Written instruction -> Each line that holds the word "caption" is to be identified and copied.
BEGIN Task data
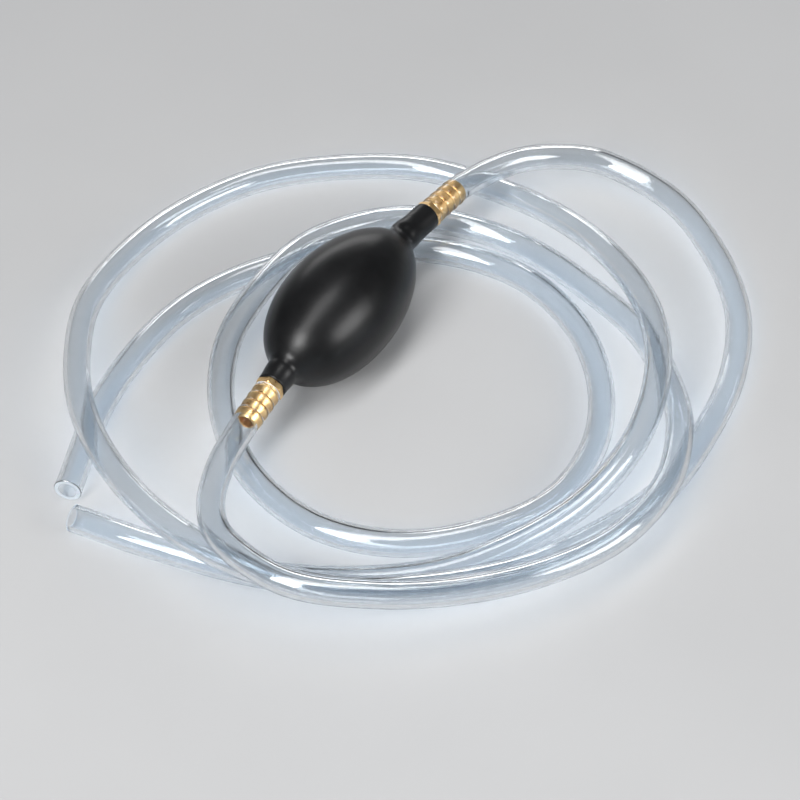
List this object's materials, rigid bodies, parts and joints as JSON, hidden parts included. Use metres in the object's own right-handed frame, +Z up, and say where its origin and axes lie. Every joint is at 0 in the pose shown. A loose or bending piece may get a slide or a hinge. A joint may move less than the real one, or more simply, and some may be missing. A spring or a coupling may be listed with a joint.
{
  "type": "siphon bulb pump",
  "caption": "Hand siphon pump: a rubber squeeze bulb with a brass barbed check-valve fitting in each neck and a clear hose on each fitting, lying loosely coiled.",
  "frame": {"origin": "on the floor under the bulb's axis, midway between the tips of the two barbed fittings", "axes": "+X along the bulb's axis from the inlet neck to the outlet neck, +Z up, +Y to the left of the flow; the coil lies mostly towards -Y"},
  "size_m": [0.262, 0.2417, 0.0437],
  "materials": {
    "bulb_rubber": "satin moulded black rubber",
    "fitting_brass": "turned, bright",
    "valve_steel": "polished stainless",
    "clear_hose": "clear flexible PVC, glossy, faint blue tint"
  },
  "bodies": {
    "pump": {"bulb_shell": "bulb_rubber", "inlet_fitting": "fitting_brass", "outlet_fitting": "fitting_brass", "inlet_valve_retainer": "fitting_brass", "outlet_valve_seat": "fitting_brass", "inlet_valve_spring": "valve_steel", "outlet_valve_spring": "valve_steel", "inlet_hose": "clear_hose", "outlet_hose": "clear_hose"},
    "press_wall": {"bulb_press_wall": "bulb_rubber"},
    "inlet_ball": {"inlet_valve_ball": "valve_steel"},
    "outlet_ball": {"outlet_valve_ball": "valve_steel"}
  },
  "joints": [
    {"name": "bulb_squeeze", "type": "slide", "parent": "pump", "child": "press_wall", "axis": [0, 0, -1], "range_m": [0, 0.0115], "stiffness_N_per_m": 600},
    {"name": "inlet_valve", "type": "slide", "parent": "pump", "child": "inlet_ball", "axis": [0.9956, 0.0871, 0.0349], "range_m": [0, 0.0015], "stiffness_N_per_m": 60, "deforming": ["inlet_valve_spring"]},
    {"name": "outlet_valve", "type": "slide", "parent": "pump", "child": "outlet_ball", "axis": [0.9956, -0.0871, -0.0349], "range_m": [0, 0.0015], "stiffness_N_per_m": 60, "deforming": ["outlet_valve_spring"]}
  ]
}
END Task data
BEGIN Task data
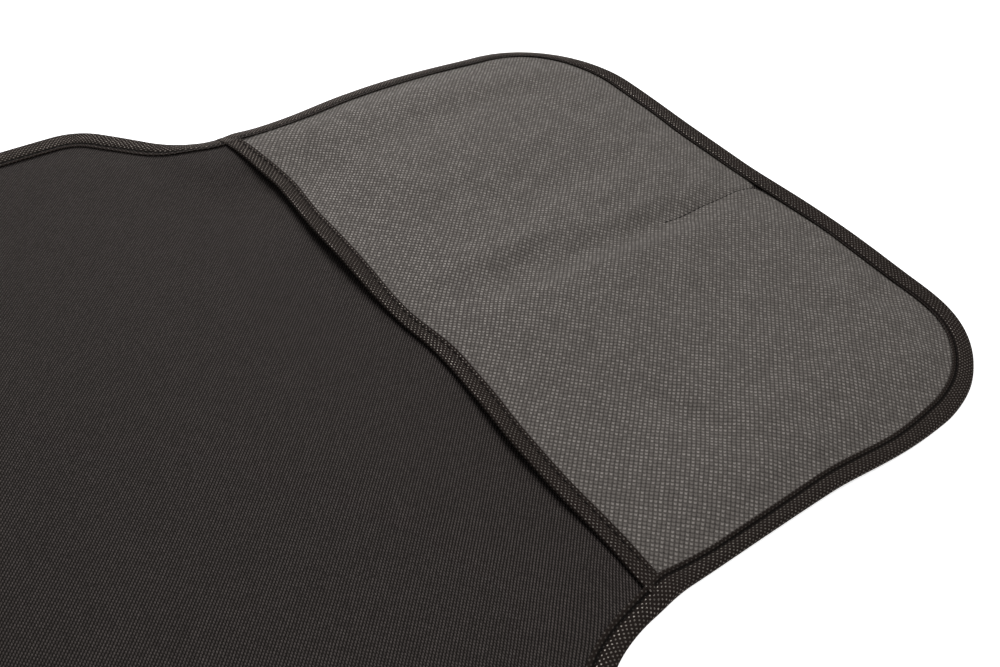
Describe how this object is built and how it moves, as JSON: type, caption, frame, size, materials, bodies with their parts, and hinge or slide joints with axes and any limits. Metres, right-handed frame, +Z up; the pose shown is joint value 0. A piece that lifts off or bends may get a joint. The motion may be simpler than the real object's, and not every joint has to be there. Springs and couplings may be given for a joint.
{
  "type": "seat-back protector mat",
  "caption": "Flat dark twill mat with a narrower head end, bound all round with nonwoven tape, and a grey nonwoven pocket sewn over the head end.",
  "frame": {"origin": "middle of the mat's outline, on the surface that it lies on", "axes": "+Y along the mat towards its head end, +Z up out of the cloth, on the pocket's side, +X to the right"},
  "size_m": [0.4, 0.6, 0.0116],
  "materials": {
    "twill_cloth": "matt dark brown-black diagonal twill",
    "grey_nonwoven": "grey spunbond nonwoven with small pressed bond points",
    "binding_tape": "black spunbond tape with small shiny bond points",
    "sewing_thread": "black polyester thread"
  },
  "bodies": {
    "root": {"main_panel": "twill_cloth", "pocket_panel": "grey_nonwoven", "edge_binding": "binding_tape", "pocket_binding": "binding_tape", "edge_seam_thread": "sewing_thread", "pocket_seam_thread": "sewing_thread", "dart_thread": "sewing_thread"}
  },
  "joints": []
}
END Task data
Output of the task ->
  "caption": "Hand siphon pump: a rubber squeeze bulb with a brass barbed check-valve fitting in each neck and a clear hose on each fitting, lying loosely coiled.",
Describe how this object is built and how it moves, as JSON: type, caption, frame, size, materials, bodies with their parts, and hinge or slide joints with axes and any limits. Metres, right-handed frame, +Z up; the pose shown is joint value 0. A piece that lifts off or bends may get a joint. The motion may be simpler than the real object's, and not every joint has to be there. Springs and couplings may be given for a joint.
  "caption": "Flat dark twill mat with a narrower head end, bound all round with nonwoven tape, and a grey nonwoven pocket sewn over the head end.",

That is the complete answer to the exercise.